Salah satu faktor kelemahan umat Islam di Indonesia adalah tidak adanya sosok ulama dalam arti yang sesungguhnya, yang berperan sebagai mufti resmi negara.
Padahal kedudukan mufti ini sangat strategis dan vital. Ada begitu banyak persoalan hukum Islam yang tidak bisa diselesaikan kecuali lewat ketetapan dari seorang mufti. Dan salah satu masalah itu adalah kewenangan untuk menetapkan kapan jatuhnya Hari Raya bagi umat Islam.

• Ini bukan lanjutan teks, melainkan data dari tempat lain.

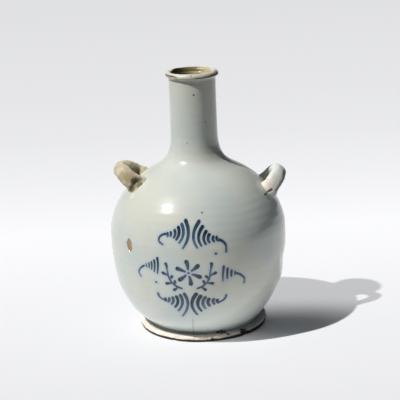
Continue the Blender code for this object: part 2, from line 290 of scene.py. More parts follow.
square_ring = spun(in_mm([(12.0, 2.0), (12.0, 0.0), (10.0, 0.0), (10.0, 2.0)]), 24)
print("a square outline spun in 24 columns has", len(square_ring.faces), "faces")
square_ring.free()

# %% [markdown]
# ## Brushwork, planned on the flat
# The front carries six wings of graduated strokes round a middle field. A painter sets the longest stroke
# first and lets the others shrink away from it, then ends in a curled tail. Each wing is described that way,
# which is shorter than a list of all its strokes: its first and last stroke with their widths, how many there
# are, how fast their tops and ends close in, how much they bow, and the tail with its widths. The plan is in
# millimetres, along the belly and up, from a line a little left of the front.

# %% The six wings
FRONT_AZIMUTH = math.radians(-97.0)
WINGS = {
    "upper_left": {
        "first": ((-1.9, 135.4), (-4.8, 109.6)), "last": ((-21.2, 123.6), (-20.8, 120.6)), "count": 6,
        "widths": (4.1, 2.7), "close_in": (1.6, 2.6), "bow": 0.17,
        "tail": ((-20.8, 122.4), (-25.2, 122.0), (-29.2, 119.2), (-29.8, 115.0), (-25.6, 112.0)),
        "tail_widths": (2.7, 2.2)},
    "upper_right": {
        "first": ((12.7, 134.2), (9.9, 109.4)), "last": ((29.6, 118.4), (30.9, 115.0)), "count": 6,
        "widths": (3.9, 3.0), "close_in": (1.7, 1.8), "bow": -0.2,
        "tail": ((30.0, 116.4), (34.4, 114.8), (38.3, 110.2), (38.4, 102.9)), "tail_widths": (3.3, 2.5)},
    "left": {
        "first": ((-32.1, 97.2), (-33.4, 81.4)), "last": ((-45.7, 89.2), (-45.7, 87.0)), "count": 5,
        "widths": (3.1, 2.1), "close_in": (1.2, 1.2), "bow": 0.05,
        "tail": ((-48.2, 87.6), (-53.6, 84.0), (-56.6, 79.0), (-54.4, 74.7)), "tail_widths": (2.2, 1.7)},
    "right": {
        "first": ((35.6, 88.1), (34.4, 72.8)), "last": ((47.4, 80.8), (47.6, 77.6)), "count": 4,
        "widths": (3.1, 2.4), "close_in": (1.1, 1.1), "bow": -0.03,
        "tail": ((48.4, 79.2), (54.0, 76.2), (58.2, 71.6), (58.3, 66.6)), "tail_widths": (2.6, 2.2)},
    "lower_left": {
        "first": ((-5.9, 60.9), (-11.5, 33.6)), "last": ((-27.9, 54.0), (-28.3, 50.6)), "count": 6,
        "widths": (4.0, 3.1), "close_in": (1.5, 2.0), "bow": 0.19,
        "tail": ((-28.6, 52.0), (-31.8, 53.0), (-34.8, 55.6), (-35.3, 58.9)), "tail_widths": (1.7, 3.4)},
    "lower_right": {
        "first": ((6.7, 60.4), (6.4, 35.3)), "last": ((29.0, 52.0), (30.2, 48.4)), "count": 6,
        "widths": (4.4, 3.7), "close_in": (1.6, 1.7), "bow": -0.21,
        "tail": ((30.2, 49.2), (34.0, 50.2), (37.2, 52.8), (38.2, 56.0)), "tail_widths": (1.9, 3.6)},
}
print(sum(wing["count"] for wing in WINGS.values()), "strokes and", len(WINGS), "tails")

# %% Strokes of one wing


def curve_through(points, count=24):
    """Evenly many points on a smooth curve through a few points of the plan."""
    steps = max(count // (len(points) - 1), 2)
    return smooth_through(points, steps)


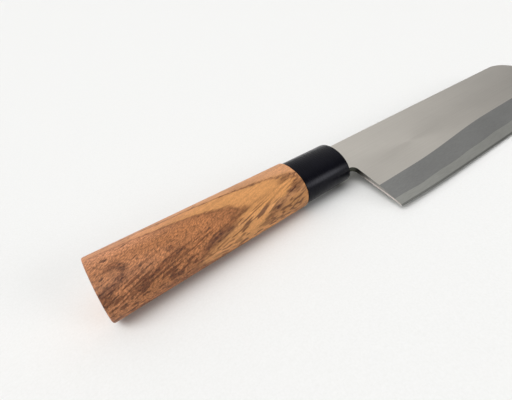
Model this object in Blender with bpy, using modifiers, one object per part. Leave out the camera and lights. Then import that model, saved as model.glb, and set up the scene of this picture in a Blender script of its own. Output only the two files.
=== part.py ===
"""Japanese vegetable knife: a laminated single-bevel blade in an oval hardwood handle.

The knife is drawn along its own axes, in metres. X runs from the butt to the tip along the
handle's axis, Y goes from the cutting edge to the spine, and Z comes out of the ground face of
the blade. An empty then lays all of it on a table, the way such a knife comes to rest: on the
butt, on the front of the ferrule and on the far end of the edge. The origin is the centre of the
butt face.
"""

import math

import bmesh
import bpy
from mathutils import Matrix, Vector

MM = 0.001

# Handle: two ovals set the wood's taper, and two smaller ones the ferrule's.
WOOD_LENGTH = 93.4 * MM
BUTT_HEIGHT = 29.6 * MM
BUTT_THICKNESS = 20.8 * MM
BUTT_ROUNDING = 0.8 * MM
JOINT_HEIGHT = 24.4 * MM
JOINT_THICKNESS = 19.8 * MM
JOINT_ROUNDING = 0.5 * MM
WOOD_OVAL_POWER = 2.24  # 2 is an ellipse, more is squarer

FERRULE_LENGTH = 26.6 * MM
FERRULE_HEIGHT = 24.1 * MM
FERRULE_THICKNESS = 19.0 * MM
FERRULE_ROUNDING = 0.15 * MM
MOUTH_HEIGHT = 23.7 * MM
MOUTH_THICKNESS = 17.5 * MM
MOUTH_ROUNDING = 0.3 * MM
MOUTH_WALL = 6.0 * MM
FERRULE_OVAL_POWER = 2.0

# Dowel that joins the ferrule to the wood and holds the tang.
DOWEL_DIAMETER = 14.0 * MM
DOWEL_IN_WOOD = 72.0 * MM
DOWEL_CHAMFER = 0.6 * MM
DRILL_POINT_ANGLE = math.radians(118)

# Tang, measured back from the shoulders that meet the ferrule.
TANG_LENGTH = 82.0 * MM
TANG_ROOT_HEIGHT = 11.0 * MM
TANG_END_HEIGHT = 6.0 * MM
TANG_ROOT_THICKNESS = 2.4 * MM
TANG_END_THICKNESS = 2.0 * MM
TANG_CHAMFER = 0.5 * MM
TANG_NOSE = 6.0 * MM
TANG_RELIEF = 3.0 * MM  # empty slot past the end of the tang
SEAL_WALL = 0.8 * MM
SEAL_ROUNDING = 0.6 * MM

# Blade outline, measured from the front of the ferrule.
NECK_LENGTH = 4.9 * MM
BLADE_LENGTH = 165.0 * MM
SPINE_HEIGHT = 9.4 * MM
SPINE_DROP = 1.9 * MM
SPINE_DROP_POWER = 1.2
NECK_UNDERSIDE = -9.15 * MM
NECK_FILLET = 2.9 * MM
CHOIL_LEAN = 0.062  # how much the choil leans back towards the handle, per length
EDGE_LEVEL = -41.15 * MM
HEEL_LIFT = 0.88 * MM
HEEL_LIFT_LENGTH = 31.0 * MM
HEEL_LIFT_POWER = 1.6
TIP_LIFT = 3.0 * MM
TIP_LIFT_LENGTH = 66.0 * MM
TIP_LIFT_POWER = 2.2
TIP_TOP_RADIUS = 16.0 * MM
TIP_BOTTOM_RADIUS = 2.5 * MM

# Blade section: the upper face tapers from spine to ridge and from neck to tip.
BACK_LEVEL = -1.3 * MM
SPINE_THICKNESS_NECK = 3.0 * MM
SPINE_THICKNESS_TIP = 2.3 * MM
RIDGE_THICKNESS_HEEL = 2.2 * MM
SPINE_CHAMFER = 0.3 * MM
RIDGE_LEVEL = -26.15 * MM
RIDGE_RISE = 3.3 * MM
RIDGE_RISE_START = 28.0 * MM
RIDGE_RISE_LENGTH = 70.0 * MM
EDGE_THICKNESS = 0.04 * MM
EDGE_BEVEL_WIDTH = 0.9 * MM
EDGE_BEVEL_ANGLE = math.radians(15)

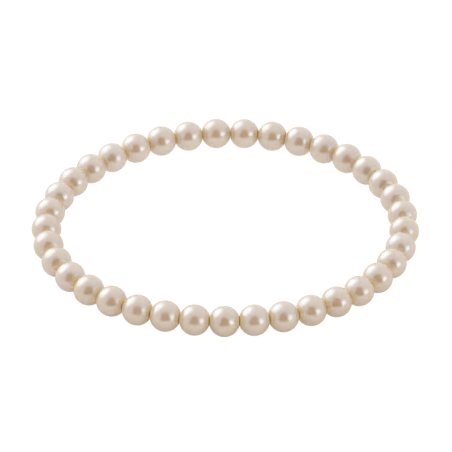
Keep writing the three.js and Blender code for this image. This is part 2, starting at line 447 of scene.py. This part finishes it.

Sepanjang sejarah bangsa Indonesia merdeka, selalu muncul perbedaan pendapat di tengah umat tentang penetapan Hari Raya. Dan perbedaan pendapat itu tidak pernah ada yang menengahinya, dalam arti diberi kewenangan penuh secara hukum.
Berbeda dengan negara-negara mayoritas muslim lainnya, negara kita tidak punya institusi mufti. Sementara di negara-negara itu, mereka mengenal sosok mufti negara. Sosok mufti itulah satu-satunya pihak yang berwenang untuk menetapkan jadwal Hari Raya, setidaknya berlau untuk satu negara berdaulat tertentu.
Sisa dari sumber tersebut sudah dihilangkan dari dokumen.